After Toy Story 4, due in June 2019, Pixar says it’s taking a break from sequels. The studio has tentatively set release dates for three original films in 2020 and 2021 (one will be a “modern suburban fantasy” where mystical creatures exist in a world without magic). Even if the company does decide to cash in on recent hits like Coco and Inside Out, those follow-ups wouldn’t be ready for years.

That leaves Pixar on the precipice of a curious new era. After a thrilling run of original hits and a middle age buoyed by sequels, the Pixar of the next decade will try to regain its original imaginative spark in a climate where only mega-franchises succeed.

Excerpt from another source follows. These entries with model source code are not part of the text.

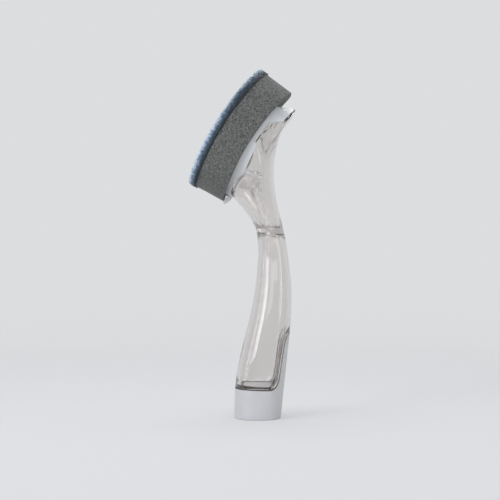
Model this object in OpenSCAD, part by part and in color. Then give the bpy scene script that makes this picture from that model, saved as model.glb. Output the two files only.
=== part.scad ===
// Soap-dispensing dish wand: a clear hollow handle with a scoop head, standing in a pale base cap,
// and a refill head of carrier plate, foam and scourer that hooks on at the toe of the scoop.
// Millimetres, +Z up, +X towards the spine, the wand stands on Z = 0 with the origin under its base.
// The pad frame has U along the rim from toe to heel and V outwards, its arcs centred on V = 0.

/* [Base] */
// Width of the base across X, at the floor
base_w = 29.4; // [27:0.1:33]
// Depth of the base across Y
base_d = 34; // [31:0.1:38]
// Height of the cap rim at the front of the handle
rim_front_h = 19; // [16:0.1:22]
// Height of the cap rim at the sides of the handle
rim_side_h = 18.1; // [15.5:0.1:20]
// Height of the tip of the spine tongue
tongue_top_h = 54.4; // [48:0.1:62]
// Wall of the cap and its tongue
cap_wall = 1.6; // [1.2:0.1:2.2]
// Floor of the cap
cap_floor = 2; // [1.5:0.1:3]
// Height of the locating rib on the cap floor
cap_rib_h = 4; // [2:0.1:6]
// Rounding of the cap's bottom edge
foot_round = 0.8; // [0.3:0.1:1.5]

/* [Rim gasket] */
// Height of the gasket line between cap and handle
gasket_t = 0.7; // [0.4:0.05:1.2]
// Width of the gasket across the cap's rim
gasket_w = 0.9; // [0.6:0.1:1.4]

/* [Filler plug] */
// Height of the plug's top face above the floor
plug_top_h = 19.6; // [16:0.1:21]
// Wall of the hollow plug
plug_wall = 2.4; // [2:0.1:3]
// Height of the square-section plug seal
seal_h = 2; // [1.2:0.1:3]
// Depth of the seal groove in the plug
seal_groove = 1.1; // [0.7:0.05:1.5]

/* [Handle] */
// Wall of the clear reservoir
wall = 2.2; // [1.6:0.1:2.6]
// Height of the widest part of the belly
belly_h = 30; // [27:0.5:34]
// Width of the belly across X
belly_w = 31; // [29:0.1:34]
// Height of the waist, the narrowest part of the handle
waist_h = 103; // [98:0.5:108]
// Width of the waist across X
waist_w = 18.6; // [16.5:0.1:21]
// Depth of the waist across Y
waist_d = 22.6; // [20:0.1:26]
// How far the waist leans towards the spine
waist_lean = 9.9; // [7:0.1:12]
// Height at which the spigot inside the cap ends
spigot_h = 5.5; // [4:0.1:9]
// Wall of the spigot
spigot_wall = 1.8; // [1.4:0.1:2.2]
// Thickness of the septum that closes the reservoir
septum_t = 3.2; // [2.2:0.1:4.5]

/* [Scoop] */
// X of the middle of the scoop rim
rim_x = -2; // [-5:0.1:1]
// Z of the middle of the scoop rim
rim_z = 171.2; // [166:0.1:176]
// Tilt of the rim plane's length from the floor
rim_tilt = 57.4; // [54:0.1:61]
// Radius of the arc that the rim follows
rim_r = 149.5; // [135:0.5:170]
// Length of the rim from its middle to the toe
toe_u = 34; // [31:0.1:37]
// Length of the rim from its middle to the heel
heel_u = 33; // [30:0.1:36]
// Width of the scoop rim across Y
head_w = 45; // [41:0.1:48]
// Depth of the spine under the crown of the rim, at the heel
heel_drop = 10.1; // [9:0.1:12]
// Thickness of the flat heel tongue of the scoop
heel_t = 2.5; // [2.1:0.1:3.5]
// How far the rim flares out from the scoop's sides
rim_flare = 1.2; // [0.5:0.1:2]
// Wall of the scoop
scoop_wall = 2; // [1.5:0.1:2.5]
// How far the spine hollows in between waist and heel
spine_hollow = 11.6; // [9:0.1:13.5]
// How far the throat bulges between waist and toe
throat_bulge = 5.5; // [4:0.1:7]

/* [Outlet] */
// Place along the rim, from its middle, where the nozzle's axis meets the rim arc
nozzle_u = -17.4; // [-20:0.1:-15]
// Lean of the nozzle towards the toe
nozzle_tilt = 10; // [6:0.5:13]
// Outer diameter of the nozzle
nozzle_d = 4.8; // [4:0.1:6]
// Bore of the nozzle
nozzle_bore = 3; // [2:0.1:3.2]
// Length of the nozzle
nozzle_l = 10; // [8:0.1:11.5]
// Gap from the nozzle's end to the rim arc
nozzle_back = 2.2; // [1.8:0.1:3]
// Outer diameter of the riser tube
riser_d = 6.4; // [5.6:0.1:7]
// Bore of the riser tube
riser_bore = 3.8; // [2.8:0.1:4.4]
// How far the riser stands in front of the septum's middle
riser_in = 1.8; // [0:0.1:2.6]
// Outer diameter of the ribbed collar
collar_d = 10.4; // [9:0.1:11.4]
// Height of the ribbed collar
collar_h = 6.6; // [5:0.1:8]
// Number of ribs round the collar
collar_ribs = 8; // [4:1:12]
// How far each rib stands out of the collar
collar_rib = 1.1; // [0.6:0.1:1.4]
// Wall of the collar
collar_wall = 1.4; // [1.1:0.1:2]
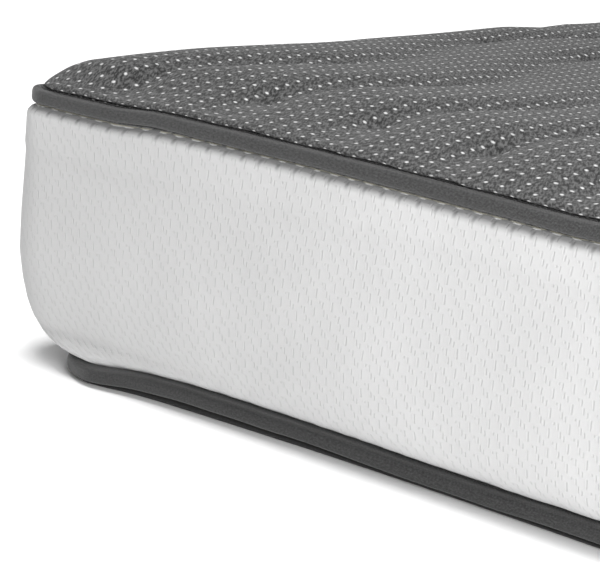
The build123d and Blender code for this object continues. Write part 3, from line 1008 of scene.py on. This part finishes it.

It will also be under new leadership — likely Pete Docter, the director of Up and Inside Out, who has been integral to Pixar’s success since Toy Story. And it will have to try to retain a culture distinct from Disney Animation, which has created two of the biggest original hits of the decade in Frozen and Zootopia.

Even now, though, amid the endless Cars and Toy Story films, Pixar is the studio whose original ideas are the most exciting to see brought to life. Last year’s Coco, about a young aspiring musician trying to chase his dreams and his family heritage on Dia de los Muertos, was a bittersweet reflection on familial connection and responsibility. The waterworks that have been streaming on Twitter since the film was added to Netflix are a testament to its emotional impact.

Too often today movies (especially Disney movies) use pop culture lore as a shortcut to human connection. A modern Marvel or Star Wars film is only as good as your interest in those commercial enterprises. But Coco does what Pixar does best by delving into core human experiences such as love, loss, and the joy of expression with an unknown cast of characters who, by the end of the film, feel like family. The studio may not always be able to manufacture magic at the whims of its corporate parent, but it’s still helping to preserve the little Hollywood has left.